Методы Шаллера не новы, но при изучении львов они применялись впервые. Я имею в виду телеметрию, обследования обездвиженного животного, наблюдения за маркированными зверями и т. д. У нас такие исследования тоже входят в практику, в частности, в отношении белого медведя. В будущем они сулят интереснейшие перспективы.
Конечно, достаточно объективно и полно оценить значение работы Шаллера можно будет лишь после появления научных публикаций. Но даже этот небольшой очерк значительно расширяет наши знания о львах. Наиболее неожиданными, а потому интересными мне представляются сведения о необычайно высокой смертности среди молодняка, о каннибализме, о взаимоотношениях с гиенами, об оседлости большей части львов. Старые представления об отношениях хищника и жертвы пересматриваются повсеместно, и работа Шаллера дает прекрасный материал для решения вопроса в целом.

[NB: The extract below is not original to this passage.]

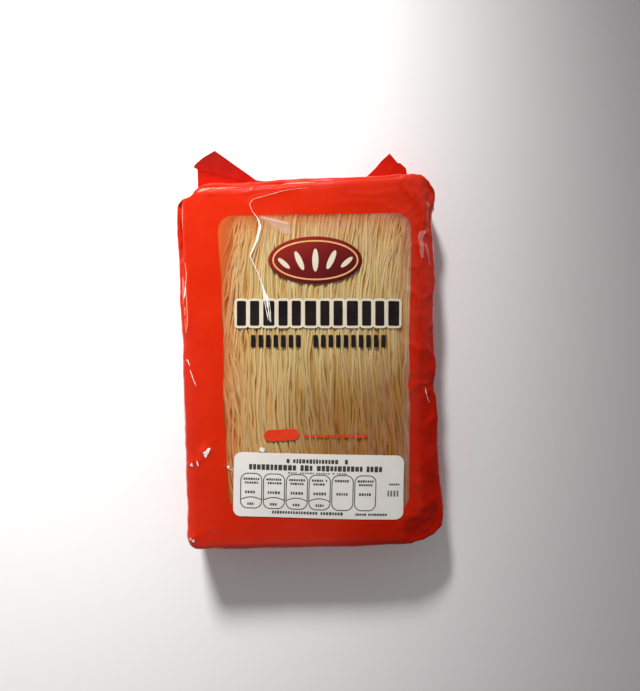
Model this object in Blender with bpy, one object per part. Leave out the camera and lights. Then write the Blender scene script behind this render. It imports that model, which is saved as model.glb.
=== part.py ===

Мне выпало счастье многократно наблюдать львов в их родной обстановке в Танзании, Кении и Уганде, и я полностью разделяю симпатии Джорджа Шаллера. Действительно, есть что-то покоряющее, что-то глубоко волнующее во внешности и поведении взрослого льва. Однако не следует забывать, что лев — опасный зверь и работа с ним требует не только терпения, времени и расторопности (как пишет Шаллер), но и изрядного мужества. Проведенное недавно в Африке статистическое обследование всех случаев гибели людей от нападения животных показало, что льву в этом печальном списке принадлежит второе после крокодила место.